Several reasons could be behind why Villa’s home form has been in the spotlight, most notably the fact Villa were without an experienced centre half for a long spell of last season. Captain and Dutch international Ron Vlaar was ruled out for seven weeks with a calf injury, leaving Paul Lambert with only two youngsters (Ciaran Clark and Nathan Baker) and a stand-in natural central midfielder in Chris Herd fit to play at the centre of defence.

During three games over Xmas (Chelsea, Spurs and embarrassingly Wigan) Villa conceded 15 goals without reply and the vacant figure of Vlaar was starting to show.
Secondly over a third of Lambert’s starting eleven last season hadn’t played in the Premier League previous to the start of last season. Matthew Lowton Ashley Westwood Yacouba Sylla and Vlaar hadn’t played one minute of Premier League football combined, plus only one (Vlaar) was over the age of 23 at the start of last season.
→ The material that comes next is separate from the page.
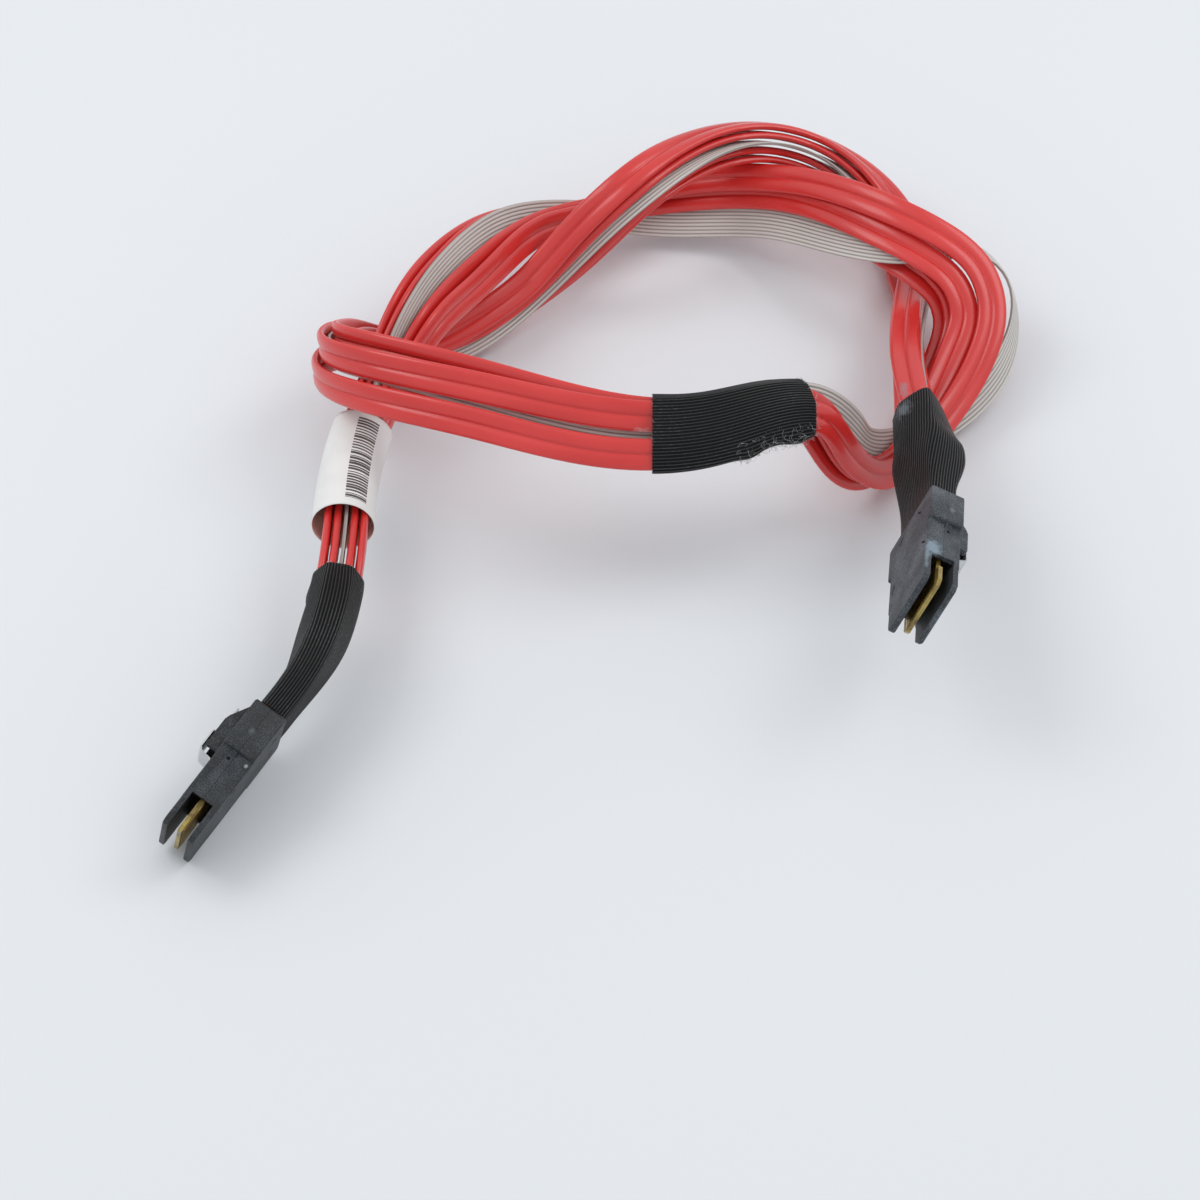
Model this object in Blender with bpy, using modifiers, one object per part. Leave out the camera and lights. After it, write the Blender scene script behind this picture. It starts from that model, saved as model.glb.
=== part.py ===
"""Internal computer data cable assembly: four red twin-lobed flat cables and one
grey ribbon, held in three woven sleeves and a wrap label, with a latching plug
on each end. It lies on the floor z = 0 in two loops, as it was put down."""
import math

import bmesh
import bpy
import numpy as np
from mathutils import Matrix, Vector

MM = 0.001
WELD = 0.01 * MM
FLAT_ANGLE = math.radians(1.0)
ASSEMBLY = "sas_cable"

# Plug sizes in millimetres. In a plug's own frame x runs through the thickness
# towards the latch, y from the rear face to the nose, z across the width.
BLOCK_WIDTH = 22.4
BLOCK_LENGTH = 12.9
BODY_WIDTH = 19.4
NOSE_WIDTH = 18.6
PLUG_LENGTH = 35.5
PLUG_THICKNESS = 8.4
NOSE_STEP_Y = PLUG_LENGTH - 7.5
MOUTH_Y = PLUG_LENGTH - 9.4
TIP_CHAMFER = 1.2
BLOCK_CORNER = 1.0
CORNER_EASE = 0.4
SHELL_SEAM = 0.3
WIDE_WALL = 1.2
SIDE_WALL = 1.1
REAR_WALL = 1.2
BLADE_THICKNESS = 1.4
CABLE_OPENING = 16.8
EDGE_BEVEL = 0.35
FIT_GAP = 0.3
OVERLAP = 0.5
OVERRUN = 1.0

# Small features of the shells. A rib is thick, long and high; slots are (y, z).
SIDE_RIB = (1.2, 1.1, 0.7)
SIDE_RIB_X = 0.4
SIDE_HOLE_RADIUS = 0.45
SIDE_HOLE_OFFSET = 1.2
SIDE_HOLE_DEPTH = 0.7
SIDE_HOLE_X = SIDE_RIB_X + SIDE_RIB[0] / 2
SLOT_SIZE = (0.5, 2.4, 0.6)
SLOT_TILT = 40.0
REAR_SLOTS = (4.0, 4.6)
FRONT_SLOTS = (PLUG_LENGTH - 15.3, 7.6)

# Latch: a bent spring strip between two guards
GUARD_START_Y = 1.2
GUARD_CREST_Y = 6.6
GUARD_END_Y = 14.4
GUARD_HEIGHT = 3.4
GUARD_FOOT = 0.5
GUARD_THICKNESS = 1.5
GUARD_CLEARANCE = 0.4
GUARD_SHOULDER = (0.9, 0.4)
STRIP_WIDTH = 9.0
STRIP_THICKNESS = 0.35
STRIP_RISE = 4.0
STRIP_BEND_Y = 15.5
STRIP_HEEL = 1.2
STRIP_SHIN = 0.5
STRIP_KNEE = (0.7, 0.6)
STRIP_FOOT_LENGTH = 1.0
STRIP_STEP = (10.3, 9.3)
STRIP_STEP_DROP = 1.2
STRIP_END_Y = 2.6
STRIP_END_DROP = 1.6
LATCH_AXIS_Y = STRIP_BEND_Y + 0.8

# Paddle card and its contact fingers
CARD_THICKNESS = 1.0
CARD_FRONT_Y = PLUG_LENGTH - 0.9
CARD_FRONT_WIDTH = 17.0
CARD_NECK_WIDTH = 14.6
CARD_NECK = (CARD_FRONT_Y - 12.6, CARD_FRONT_Y - 6.2)
CARD_CHAMFER = 1.2
CONTACT_COUNT = 18
CONTACT_PITCH = 0.8
CONTACT_WIDTH = 0.48
CONTACT_FRONT_INSET = 0.7
CONTACT_THICKNESS = 0.1
CONTACT_GAP = 0.05
COMB_BAR = (MOUTH_Y - 2.7, MOUTH_Y - 1.9)
CABLE_DEPTH = 5.0
POTTING_REAR_GAP = 0.5
POTTING_BEVEL = 0.5
POTTING_END_Y = 13.0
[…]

The experimentation Paul Lambert was compiling regarding the suited formation for Villa was resemblance of something a mad scientist would be proud of.
A variety of formations were explored including the nightmare playing two wing-backs in a 3-5-2 formation, 4-4-2 that lasted one game and the formation that finally meant Villa are now causing some of the bigger teams in the Premier League problems; Arsenal being the most notable.

Lastly the advantage, well not in Villa’s case, of playing in front of their home fans. Playing away seemed to suit Villa more, shown by more points being gained away, than at home.

The possible reasoning for that is fans getting on player’s backs when things aren’t going right, playing away from home means the vastly reduced number of fan’s criticisms drowned out by the home teams fan’s support.

The opening three games of the season against Arsenal, Chelsea and Liverpool showed that Villa have come on leaps and bounds since the 8-0 drumming at Stamford Bridge in December last year. Arsenal were dominated on their own patch, Kevin ‘not our friend ‘ Friend denied any deserved points at Stamford Bridge and if Paul Lambert hadn’t foolishly abandoned the 4-3-3 formation to play a very narrow 4-4-2 (played in the first two games) against Liverpool in the opening 35 minutes, meaning the central midfield pairing of Fabian Delph and Westwood were bossed by Liverpool we would of seen more than the three points gained so far.

Not all negative news though, from the three corresponding fixtures last season Villa gained 0 points and had a goal difference of -10.

So with the international week back and Villa not having a home game for just over two weeks, Newcastle United (hopefully without Cabaye) will be the next visitors to Villa Park on 14th September, 3pm k.o.